I took the time to convert the 'groups' example (page 12) to JSON. It's syntactically correct JSON (as per [1]), and you can see the clear similarities to the Lua-based format. The only semantic change I made is the ["group", {<parameters>}] root object, because it made more "abstract" sense to me than {"group": {<parameters>}}. It's a stylistic choice I suppose, but both could be effectively equal to Lua's group = {<parameters>}.

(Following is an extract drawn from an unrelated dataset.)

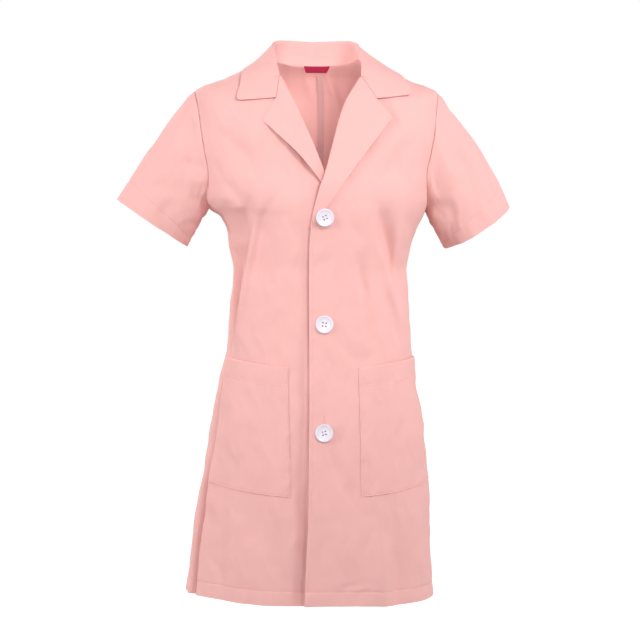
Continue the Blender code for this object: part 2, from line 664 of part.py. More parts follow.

As a slightly humorous point also, you could maintain your Lua environment and include a Lua-based JSON library.
[
"group",
{
"me": false,
"combat": false,
"leader": true,
"debuffs": [],
"name": "Jerirath",
"position": "standing",
"buffs": ["armor", "bless", "bless"],
"level": 4,
"xp": {
"max": 42550,
"cur": 3944
},
"stats": {
"Mana": {
"max": 91,
"cur": 91
},
"HP": {
"max": 73,
"cur": 73
},
"Move": {
"max": 230,
"cur": 230
}
}
},
{
"me": true,
"combat": false,
"follow": "Jerirath",
"leader": false,
"debuffs": [],
"name": "Nick",
"position": "standing",
"buffs": ["bless", "bless", "armor"],
"level": 4,
"xp": {
"max": 42550,
"cur": 489
},
"stats": {
"Mana": {
"max": 94,
"cur": 94
},
"HP": {
"max": 72,
"cur": 67
},
"Move": {
"max": 230,
"cur": 230
}
}
}
]
See the JSON website [2] for more on JSON, as well as a comprehensive list of JSON implementations categorized by language. It's rather easier to grab one of those than somehow shoehorn Lua into, say, Visual Basic. And some languages, like Python, include JSON routines out of the box.
EDIT: fixed grammar and flow because I'm a grammar-and-flow fiend.